Grâce à des archives continues et des chroniques royales méticuleuses, les historiens ont pu retracer sa ascendance de manière quasi ininterrompue sur plus de 1000 ans.
- La conquête normande : Elle descend directement de Guillaume le Conquérant (1027-1087), couronné roi d'Angleterre en 1066.
- Les Plantagenêt et les Croisades : Sa lignée passe par Henri II (1133-1189) et Aliénor d'Aquitaine, dont les descendants ont participé aux Croisades. Les rois Richard Cœur de Lion et Jean sans Terre sont ses ancêtres directs.
- Une toile européenne : Au fil des siècles, les alliances se sont tissées dans toute l'Europe : les Tudor, les Stuart, mais aussi les maisons royales allemandes (Hanovre), danoises et grecques.

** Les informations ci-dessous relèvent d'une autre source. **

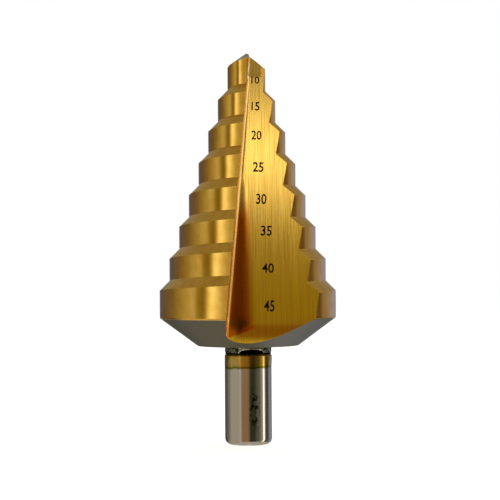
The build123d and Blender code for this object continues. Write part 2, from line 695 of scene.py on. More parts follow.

Chaque union est documentée par des traités, des chroniques et des registres paroissiaux.
Cet arbre n'est pas une exception réservée à la royauté. De nombreuses vieilles familles aristocratiques britanniques, mais aussi des familles bourgeoises établies de longue date, peuvent remonter leur histoire sur plusieurs centaines d'années grâce à la stabilité et à la richesse des archives disponibles.

Conclusion : Deux rapports au temps
La généalogie oppose ainsi deux visions de l'histoire.
- Au Royaume-Uni, elle est une quête continue, une navigation sereine dans un fleuve documentaire ininterrompu. Elle permet à presque chacun de se connecter à une histoire longue et détaillée.
- En France, elle est souvent une enquête policière, où il faut reconstituer un puzzle à partir de fragments épars, en franchissant le grand canyon de la Révolution. La recherche y est plus ardue, mais la découverte d'un aïeul dans un registre paroissial du XVIIe siècle n'en est que plus émouvante.
Cette différence fondamentale fait du Royaume-Uni un paradis pour les généalogistes du monde entier, offrant une plongée sans égale dans le passé et le récit intime des familles à travers les siècles.